We didn't witness any such bad behavior, in fact, the crowds were the best behaved footie fans we have ever seen in Europe. But the crowds were growing and we escaped up the hill to the weekly Beşiktaş market. A huge concrete building - somebody's idea of a parking garage yard sale gone wild - was filled with stands offering vegetables, kitchen wares, fish, and dodgy blue jeans.

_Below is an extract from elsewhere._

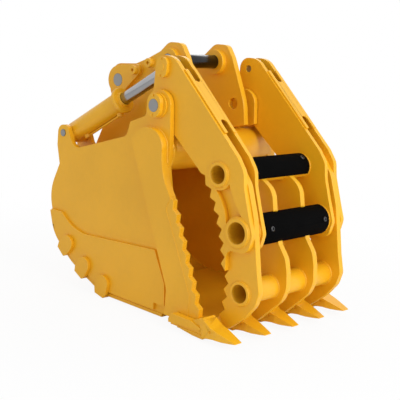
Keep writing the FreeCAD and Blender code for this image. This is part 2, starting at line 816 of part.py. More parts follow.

A woman was selling dried herbs whose smell attracted us from far across the concrete. We bought some Mediterranean wild thyme - kekik - which is somewhere between thyme and oregano, and a bag of dried spearmint - nana. We also got a bottle of nar ekisi - pomegranate molasses. Since getting home we have been making our salads Turkish style with a sprinkling of mint and a squirt of pomegranate, which lends a more sour taste with a bit of sweetness. Of all the things you can take home from Turkey, we always end up with a suitcase full of flavor.
The Rug.
Then Fumie spotted a rug. The Rug. Her eyes filled with textile love the likes of which I had never seen. Not an antique or some collectors item, but a recently made Afghanistan kilim rug for everyday use. Asking about it consisted of spending about fifteen minutes speaking in weak Turkish while fucking up the number system and writing things down on cell phones, and in the process the rug went from about $250 down to $100, which was its actual price because I heard a local woman ask about it and understood their Turkish enough to hear it priced as about $100. And then we walked away. Quandary #1: How were we going to get it home? The last time we bought a rug I hauled it on my back via trains, buses, and ferries overland to Budapest. Quandary #2: We still want it. Quandary #3: Similar Rugs are available at any normal market in Istanbul on any day of the week. They are waiting for us. And we will be back.